__Entries__:
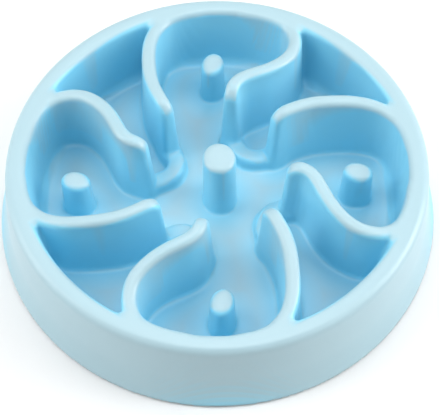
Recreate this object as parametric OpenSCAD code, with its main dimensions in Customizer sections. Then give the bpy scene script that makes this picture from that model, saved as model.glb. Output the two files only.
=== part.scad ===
// Slow feeder bowl: one moulded bowl with four petal cups, standing on four rubber feet.
// The origin is on the table under the middle of the bowl, with +Z up.

/* [Bowl] */
// Outside diameter of the foot edge
base_d = 200; // [190:1:240]
// How far the skirt steps in at the crease above the foot band
band_inset = 3.8; // [2:0.1:6]
// Height of the crease above the table
band_h = 10; // [7:0.5:14]
// Outside diameter of the rim
rim_d = 187; // [170:1:190]
// Height of the rim above the table
rim_h = 39.5; // [36:0.5:44]
// Width of the top of the rim
rim_w = 9; // [7:0.5:12]
// Rounding of the rim's outer edge
rim_outer_r = 3.2; // [2:0.1:4]
// Rounding of the rim's inner edge
rim_inner_r = 2.4; // [1.5:0.1:3]
// Height of the bowl's floor above the table
floor_h = 6; // [5:0.5:9]
// Thickness of the moulded shell
shell_t = 2.4; // [1.8:0.1:3]
// Radius between the floor and the outer wall
floor_fillet_r = 4.5; // [3:0.5:6]
// Draft angle of the outer wall's inside
rim_draft = 6; // [3:0.5:10]
// Gap between the foot edge and the table
edge_gap = 0.8; // [0.4:0.1:1.5]

/* [Maze walls] */
// Height of the highest wall above the table
wall_top_h = 46.5; // [42:0.5:52]
// Height of the low sill between two petals above the table
sill_h = 12; // [10:0.5:16]
// Width of a wall's crest
crest_w = 6.2; // [5:0.1:7.5]
// Rounding of a wall's crest
crest_r = 2.5; // [1.5:0.1:2.5]
// Width of the sill
sill_w = 8.4; // [7:0.1:9]
// Draft angle of the walls
wall_draft = 2; // [1:0.5:4]
// Height of the bevel at the foot of the walls
wall_bevel_h = 2.2; // [1.5:0.1:3.5]
// How much a wall narrows at its rounded end, on each side
end_taper = 1.6; // [0:0.1:2]
// Rounding of a wall's end, seen from the side
end_r = 3.2; // [2:0.1:4]
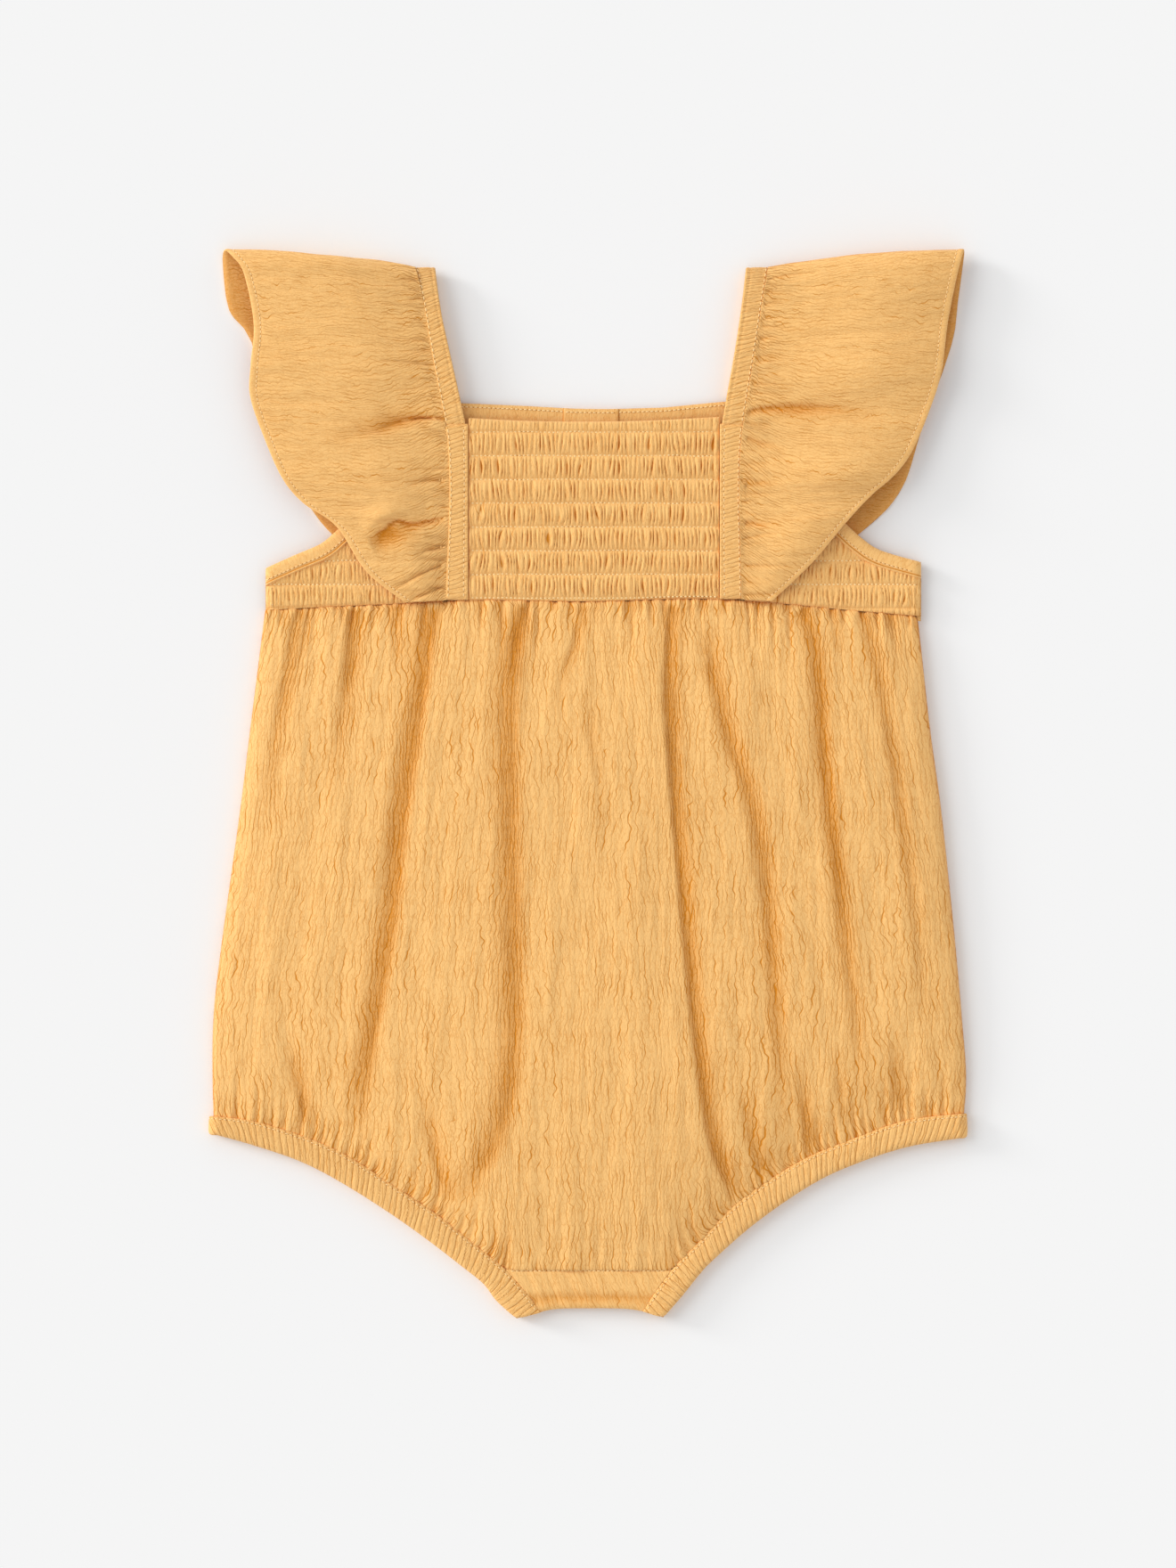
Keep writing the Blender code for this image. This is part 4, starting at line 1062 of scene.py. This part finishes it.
def flutter_form(side):
    creases = side.creases + seam_gathers(side)
    front_share = FRONT_RIBS / (len(side.ribs) - 1)
    thin = cloth().thickness / MM

    def flat(u, v):
        """The smooth surface, and how far each place is from the strap's seam and from the hem."""
        seam_y, hem_x, hem_y, seam_z, middle_z, hem_z = along(side.ribs, v).T
        seam_x = read(side.strap, seam_y) - side.way * SEAM_LAP
        r = outward(side, u)
        rise, fall = np.clip(r / side.crest, 0, 1), np.clip((r - side.crest) / (1 - side.crest), 0, 1)
        z = mix(mix(seam_z, middle_z, rise**2 * (3 - 2 * rise)), hem_z, fall**2)
        bow = SHOULDER_BOW * np.clip((seam_y - BOW_START) / BOW_RISE, 0, 1)
        y = mix(seam_y, hem_y, r) + bow * 4 * r * (1 - r)
        wide = np.abs(hem_x - seam_x)
        return mix(seam_x, hem_x, r), y, z, r * wide, (1 - r) * wide

    def front_of(v):
        """1 on the front half, and 0 past the shoulder."""
        return np.clip((front_share - v) * 30, 0, 1)

    def middle(u, v):
        x, y, z, from_seam, _ = flat(u, v)
        drop = 0.4 * furrow(from_seam / 3) + sink(creases, x, y) * (1 - furrow(from_seam / 1.6))
        z = z - front_of(v) * np.minimum(drop, z - FLUTTER_REST_Z)
        return points(x, y, np.maximum(z, thin / 2))

    t = np.linspace(0, 1, 400)
    lengths = lengths_along(points(*flat(np.full(len(t), 0.5), t)[:3]))

    def relief(u, v):
        x, y, _, from_seam, from_hem = flat(u, v)
        place = np.interp(v, t, lengths)
        in_hem = 1 / (1 + np.exp((from_hem - HEM_WIDTH) / 0.35))
        calm = 1 - 0.6 * in_hem
        height = side.waves * soft_waves(place, from_seam, 55 + side.seed)
        height *= calm * (1 - 0.7 * furrow(from_seam / 2.0))
        height += 0.16 * in_hem - 0.18 * furrow((from_hem - HEM_WIDTH) / 0.5) - 0.3 * lip(from_hem / 0.7)
        height = np.where(v > front_share, np.minimum(height, 0.1), height)
        sunk, taken = folds(creases, x, y, FLUTTER_CLOTH_REACH)
        fullness = FLUTTER_FULLNESS * (1 + 0.2 * np.exp(-from_seam / 20))
        cut = cut_of((place - 150) * fullness - taken, from_seam)
        crinkle = (0.95 + 0.7 * np.exp(-from_seam / 9)) * calm + 0.3 * np.minimum(sunk, 1)
        front = front_of(v)
        # Painted shade deep in the flutter's creases, and a painted shadow on the back half, where it lies
        # under the front half
        deep = front * np.maximum(sunk, 0) / FLUTTER_DEEPEST + (1 - front) * side.inside_shade
        return height, creases_of(UNGATHERED, crinkle, deep), cut

    return Form(middle, relief, None, thin), flat


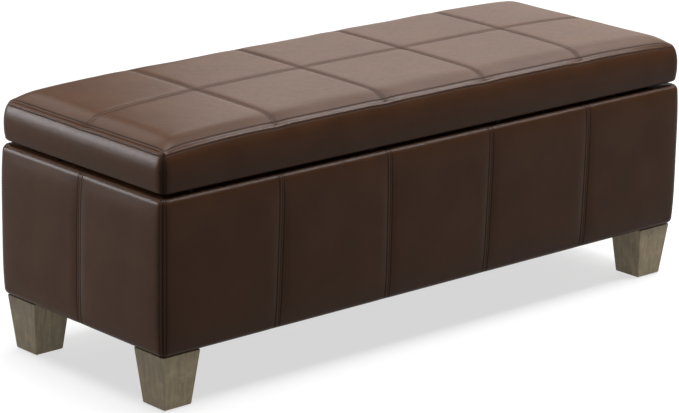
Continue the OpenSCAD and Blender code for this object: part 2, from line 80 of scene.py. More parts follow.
LID_X, LID_Y, _ = high_of("lid_cover_top")
LID_LOW = low_of("lid_band_front").z
LID_EDGE = low_of("lid_cover_top").z
LID_CROWN = high_of("lid_cover_top").z - LID_EDGE
LID_FOLD = LID_X - high_of("lid_underlining").x
BASE_X = high_of("base_cover_right").x
BASE_Y = high_of("base_cover_rear").y
BASE_LOW = low_of("base_cover_front").z
BASE_HIGH = high_of("base_cover_front").z
FOLD_LOW = high_of("wall_lining").z
COVER = BASE_HIGH - high_of("front_panel").z
WALL_INSIDE = BASE_X - high_of("wall_lining").x + COVER
WALL_OUTSIDE = BASE_X - high_of("right_end_panel").x
RAIL_INSIDE = BASE_Y - low_of("base_cover_rear").y

# ------------ camera

CAMERA_PLACE = Vector((-3.4616, -3.8253, 1.7312))
CAMERA_HEADING = math.radians(41.87)
CAMERA_DOWN = math.radians(16.61)
CAMERA_ROLL = math.radians(0.95)
CAMERA_LENS = 159.6
CAMERA_SENSOR = 36


def make_camera():
    data = bpy.data.cameras.new("camera")
    data.sensor_width = CAMERA_SENSOR
    data.lens = CAMERA_LENS
    camera = bpy.data.objects.new("camera", data)
    bpy.context.scene.collection.objects.link(camera)
    sine, cosine = math.sin(CAMERA_HEADING), math.cos(CAMERA_HEADING)
    forward = math.cos(CAMERA_DOWN)
    ahead = Vector((sine * forward, cosine * forward, -math.sin(CAMERA_DOWN)))
    level = Vector((cosine, -sine, 0))
    upward = level.cross(ahead)
    right = level * math.cos(CAMERA_ROLL) + upward * math.sin(CAMERA_ROLL)
    up = upward * math.cos(CAMERA_ROLL) - level * math.sin(CAMERA_ROLL)
    turned = Matrix((right, up, -ahead)).transposed().to_4x4()
    camera.matrix_world = Matrix.Translation(CAMERA_PLACE) @ turned
    bpy.context.scene.camera = camera


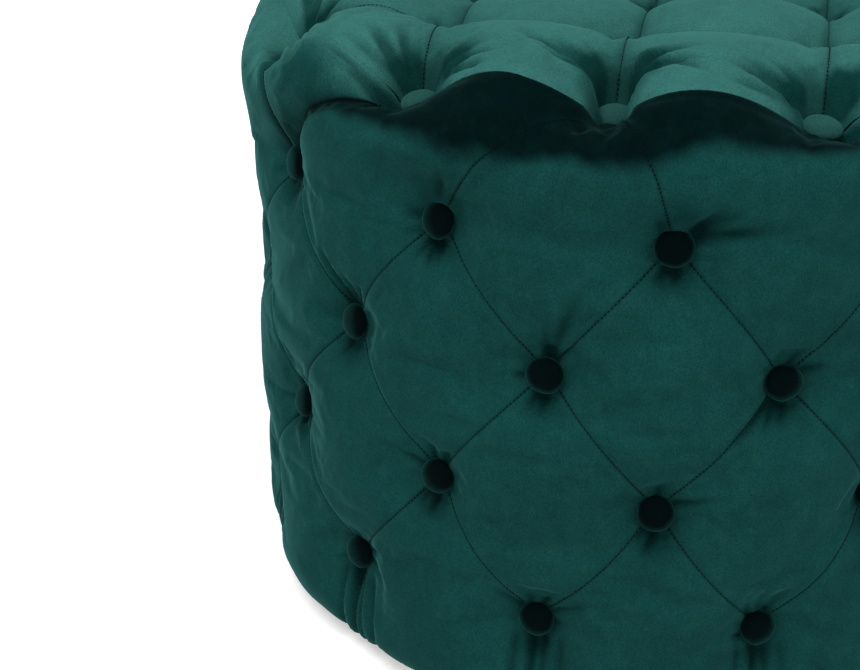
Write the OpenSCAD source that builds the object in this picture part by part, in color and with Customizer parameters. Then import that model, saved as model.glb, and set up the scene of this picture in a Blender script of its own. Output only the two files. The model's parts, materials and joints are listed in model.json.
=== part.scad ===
// Round deep-buttoned footstool: a plywood drum, foam and a quilted velvet cover
// Z is up, the origin is on the floor under the centre, and the front is -Y

/* [Overall] */
// Height from the floor to the crown of the top pillows
height = 430; // [410:1:470]
// Width across the crowns of the side pillows
body_d = 552; // [540:1:600]
// How far the rim pillows stand out past the side pillows
rim_swell = 4.6; // [2:0.1:8]
// Depth of the tufts on the widest line of the rolled edge
swell_tuft = 6; // [4:0.5:10]

/* [Tufting of the side] */
// Buttons around the drum in each side row
columns = 12; // [12:1:12]
// Depth of the side tufts, crown to the foot of a button
side_tuft = 16; // [12:0.5:18]
// Lift of a seam between two buttons, as a part of the pillow's lift
seam_lift = 0.45; // [0.3:0.01:0.5]
// Drop from the rim buttons' height to the first side row
first_drop = 57; // [50:1:70]
// Height of the lowest side row above the floor
low_row_z = 82; // [70:1:100]
// Turn of the side rows against the grid of the top, in degrees
side_turn = -6; // [-8:0.5:0]

/* [Tufting of the top] */
// Distance between the inner top buttons
top_pitch = 116; // [105:1:120]
// Distance of the four middle rim buttons in from the side's crowns
rim_mid_in = 60; // [54:1:68]
// Distance of the eight outer rim buttons in from the side's crowns
rim_out_in = 35.3; // [34:0.1:42]
// Angle between a middle rim button and the outer ones beside it, in degrees
rim_turn = 28.3; // [26:0.1:30]
// Depth of the top tufts, crown to the foot of a button
top_tuft = 44; // [40:1:50]
// Lift of a top seam over the foot of its buttons
top_seam = 24; // [18:1:28]
// Drop from the crown to the rim seam, midway between two buttons
rim_drop = 6; // [3:0.5:10]
// Width and height of the rolled edge, from the rim seam to the widest line
roll_w = 23.6; // [18:0.1:26]
roll_h = 46; // [40:1:52]

/* [Buttons] */
// Diameter and dome height of a covered button
button_d = 23; // [20:0.5:24]
button_h = 5; // [4:0.1:6]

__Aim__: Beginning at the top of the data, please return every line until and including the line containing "with +Z up.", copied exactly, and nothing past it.

__Solution__:
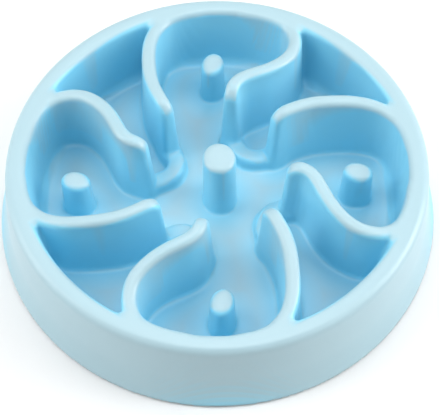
Recreate this object as parametric OpenSCAD code, with its main dimensions in Customizer sections. Then give the bpy scene script that makes this picture from that model, saved as model.glb. Output the two files only.
=== part.scad ===
// Slow feeder bowl: one moulded bowl with four petal cups, standing on four rubber feet.
// The origin is on the table under the middle of the bowl, with +Z up.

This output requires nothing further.